I don't think any of these people have a material investment in CSH itself (perhaps they do and I haven't found it), but they are making plenty of money from all the entities that transact with it... Simon Nixon is a billionaire (lives in the BVI, obvs!), and is involved in several groups connected to CSH, but doesn't seem to be an investor in CSH itself. For some reason, an image of a vampire squid springs to mind.
Posted at 16/12/2022 12:16 by catch007
LucyDeSouza: Excellent post detailing several dubious practices that I was not aware of previously, thank you. I suspect the BOD at CSH will be extremely wary of its buying practices in the short term given the market focus and attacks by shorting companies as it lays itself open with such activities.

I agree with SpectoAcc that the NAV is pure fantasy however the current NAV discount looks very high, true value who knows!

From an income investors viewpoint there are some positives

1. Yield is high and to date rent is being paid
2. Regulation being sought in regard to leases
3. The acute need for social housing in UK
4. Has the fire sale been overdone and an opportunity for share price to recover?

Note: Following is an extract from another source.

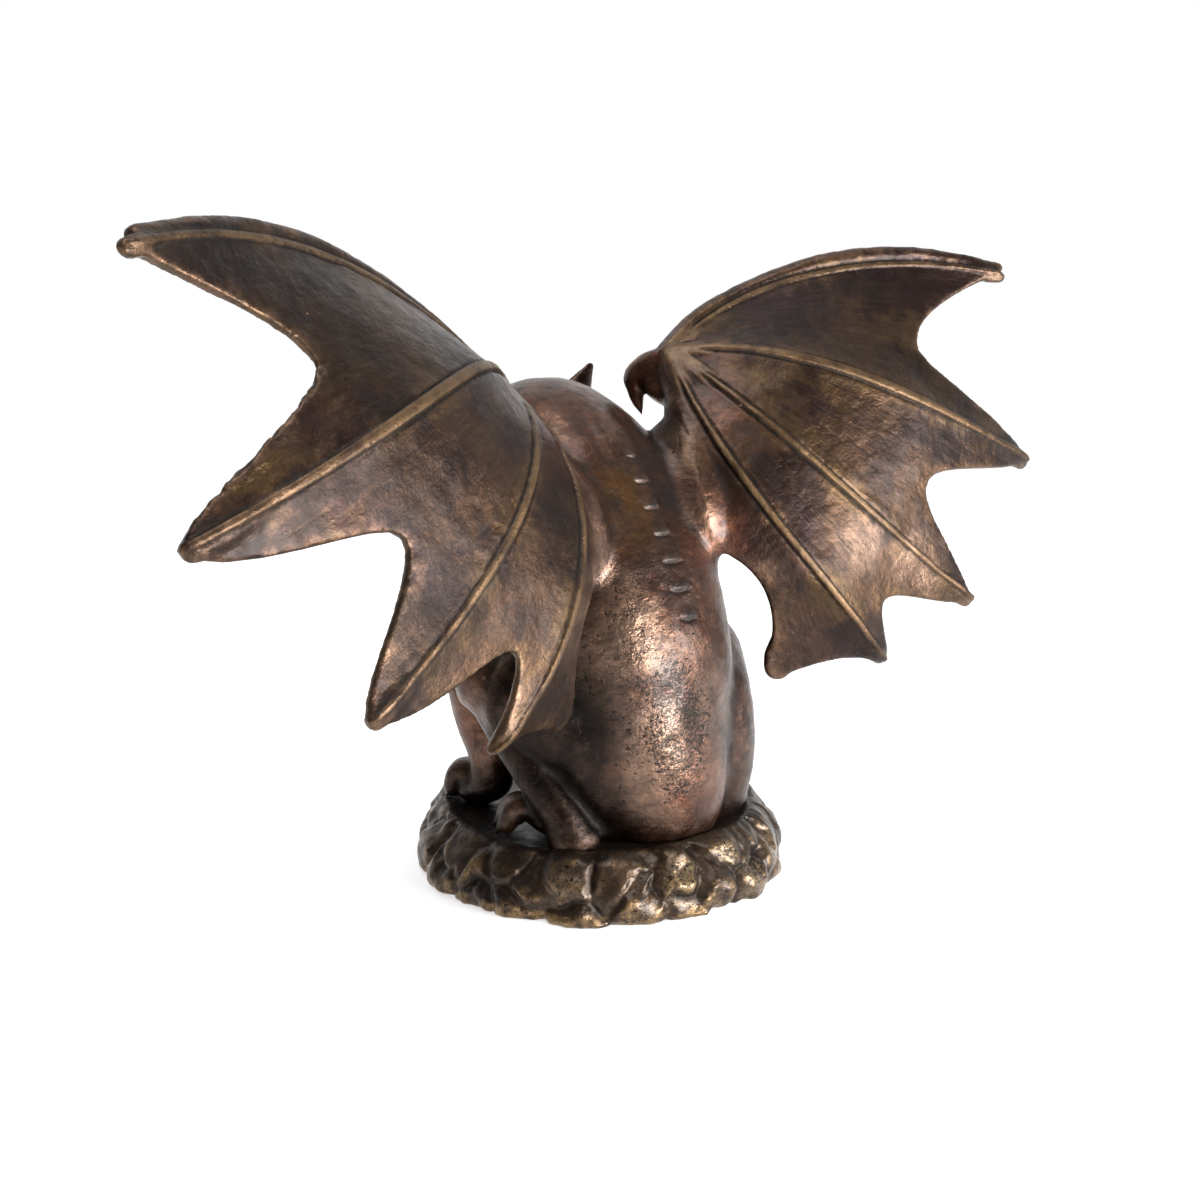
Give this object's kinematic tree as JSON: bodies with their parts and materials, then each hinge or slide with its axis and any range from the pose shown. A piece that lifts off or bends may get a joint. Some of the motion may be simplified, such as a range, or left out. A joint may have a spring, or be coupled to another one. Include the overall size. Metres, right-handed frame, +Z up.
{
  "type": "gargoyle statue",
  "caption": "Bronze statue of a crouching gargoyle with spread, scalloped bat wings, set on a round rocky plinth.",
  "frame": {"origin": "centre of the plinth's flat underside", "axes": "+Z up; the gargoyle faces -Y, and its left wing points to +X"},
  "size_m": [0.6117, 0.2697, 0.3686],
  "materials": {
    "figure_bronze": "dark brown patina over bronze, rubbed to copper and brass on the raised parts",
    "plinth_bronze": "dark olive patina over bronze, rubbed bright on the boulders"
  },
  "bodies": {
    "root": {"gargoyle": "figure_bronze", "rock_plinth": "plinth_bronze"}
  },
  "joints": []
}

The whole sector seems a bit dodgy so will take a bit of time before topping up again.
Posted at 21/9/2022 08:11 by theprovosts
So most of the shares that were sold yesterday have gone into the treasury, ie. safe hands.

I do wonder what they mean by:

"A share buy-back programme was instituted in late 2021. The Board has now given further instruction in this regard and purchases have recommenced.

Beyond the various initiatives noted above, the Board is also actively considering and exploring other ways to address the discount to NAV and to restore shareholder value."


Clearly there is institutional demand for these (SSH) assets considering how liquid they are, are they planning some sort of collaboration between some of the larger investors? Civitas are the largest investor in this space with the biggest and best teams, it would make sense.